任何一个民族的神话形态被创造出来以后,是作为一个确定统一的形态流传千古呢?还是被不断加工和重新书写?换句话说,我们今天所知的神话,是蛮荒时代的祖先早就编造出来供后人享用呢?还是由后人在不同的意识背景下再造的?只要对中外任何一种神话作考察,答案不言而喻。卡西尔《人论》论及神话时指出:“不能把神话归结为某种静止不变的要素,而必须努力从它的内在生命力中去把握它,从它的运动性和多面性中去把握它,总之要从它的动力学原则中去把握它。”[1](97)正是从动力学原则出发,女娲神话研究者杨利慧博士专门撰文探讨神话的重建问题,指出神话“总是处在被不同个人,出于不同目的的需要和旨趣而不断对其加以重建的过程中”[2]。这说明,神话本身有一个不断流转变形的动力机制;我们所知的大多数神话的故事和意象形态,与其说是“人类童年的产物”,不如说是文明时代不同意识体验的产物。本文对女娲神话流变的分析,主要显示汉代帝王意识中补天圣王的塑造、唐宋诗词中结合“寒士体验”的“弃石”意象的诞生以及《红楼梦》中“顽石”意象作为贾宝玉表征的意味。

(一)

女娲神话在原始初创时期到底是怎样的故事形态,现在已不得而知。今天所知的女娲故事,已经是后世意识加工过的形态。在中国传世典籍中,“女娲”之名最早见于战国中期编成的《山海经》中:“有神十人,名曰女娲之肠,化为神,处栗广之野,横道而处。”(《大荒西经》)十位神人为“女娲之肠”所化,说明女娲为民族创生之神,与世界各民族创世神话中神死后身体器官化为万物的思路一致。随后《楚辞·天问》发出这样的追问:“女娲有体,孰制匠之?”姜亮夫先生以为“有”是“育”字之讹误,“盖南楚有女娲化生万物之说”[3](331)这说明在秦汉以前,女娲神主要以化生功能为主。从化生功能开始,经由汉人的想象,出现了女娲“抟土造人”的故事:“俗说天地开辟,未有人民,女娲抟黄土做人,剧务,力不暇供,乃引绳於縆泥中于举以为人。故富贵者黄土人也,贫贱凡庸者縆人也。”[1]故事中将人分为富贵者和贫贱者,已属于阶级社会的意识,肯定不是女娲神话之本有因素;另外故事叙述刻意使用“黄土”二字,亦为典型的汉代人意识特征[2]。

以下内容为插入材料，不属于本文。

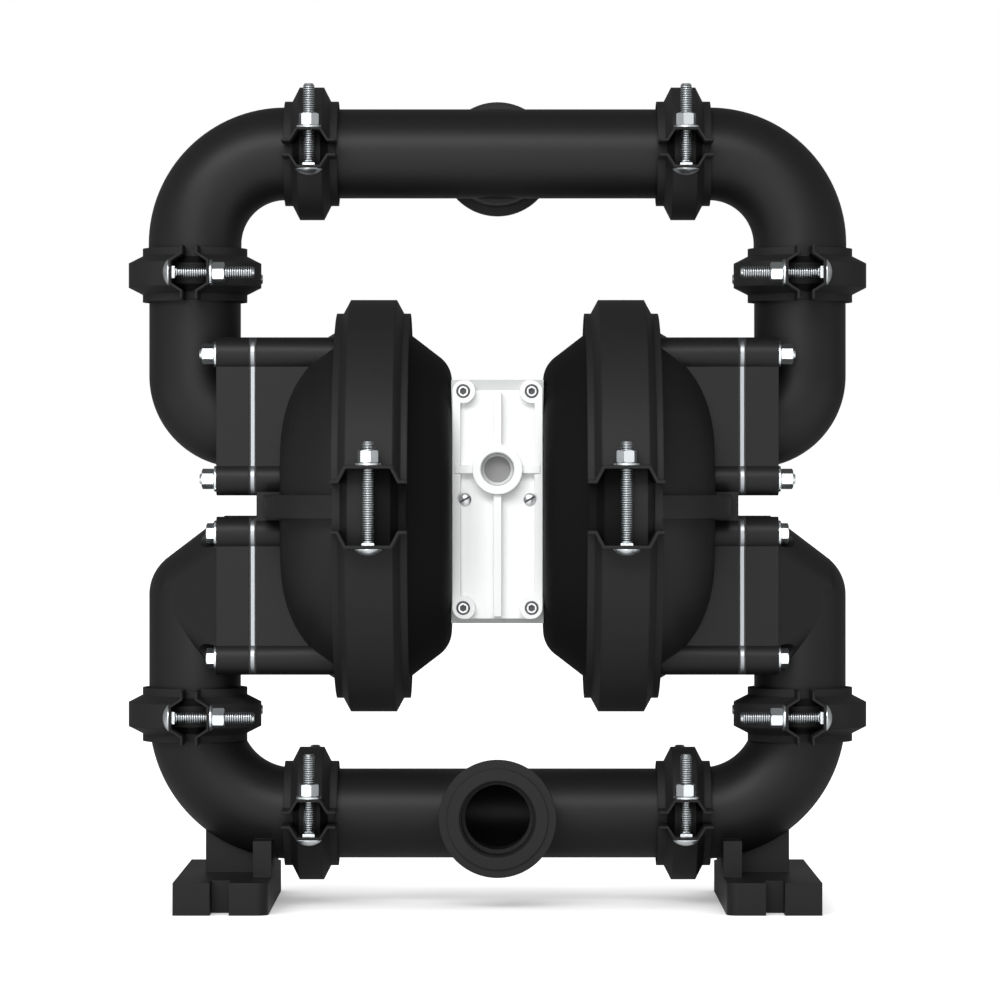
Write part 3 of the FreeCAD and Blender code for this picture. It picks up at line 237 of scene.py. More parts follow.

如果说“抟土造人”还仅仅是对女娲原有化生功能演绎,那么“炼石补天”的故事则纯属汉人的创造。此时的女娲已与民族创世神话系统中的女神大相径庭,而成为汉代帝王意识中理想的圣王。《淮南子·览冥训》“女娲炼五色石以补苍天”一段众所周知,不必引述。有意思的是,《览冥训》在叙述了女娲补天功绩后,又迫不及待地按照汉代君主理想进行新的书写,说她“不彰其功,不扬其声,隐真人之道,以从天地之固然”,卧无思虑,起无智巧,完全一幅道家真人的模样。汉初所崇尚的政治智慧是无为而天下治,君主不必躬亲事务,只需要调和阴阳,通泰万物。整个《览冥训》所呈现的女娲就是汉代人的理想君王。强调这一事实为了说明,古老的神灵在文明时代每每会被加以后世意识的玩味,原有神话本身仅成为线索和触发点,在浓郁的后世意识的想象中,新的故事和意象会不断创造出来,这是神话流转的普遍机理。神话虽然产生于人类的童年时代,但它并不会随着童年时代的过去而消逝,在文明时代会继续成为后世文学重新玩味改写的对象。

(二)

对于女娲神话的流转而言,“顽石”意象的生成更值得关注。表面上看,“顽石”为女娲补天所炼之石,而且曹雪芹《红楼梦》第一章明确交代顽石即为女娲炼石补天剩余的一块石头。而事实上,就像补天故事出自为汉人帝王意识的创造,“顽石”也是后世文人意识玩味的产物,不但不是远古时代女娲神话的本有因素,甚至也不是汉代女娲神话中的本有因素。汉代的女娲神话突出补天济世的神圣功业,是基于大一统国家意识的宏大主题,与之相对的代表个人卑微体验的“顽石”意象在这一背景下不可能显露身影。“顽石”意象来自唐宋诗词传统中文人特有的身世体验,代表着对神话的体验由宏大政治意识转向卑微个人意识,是古代文学传统中个体意识上升的标志。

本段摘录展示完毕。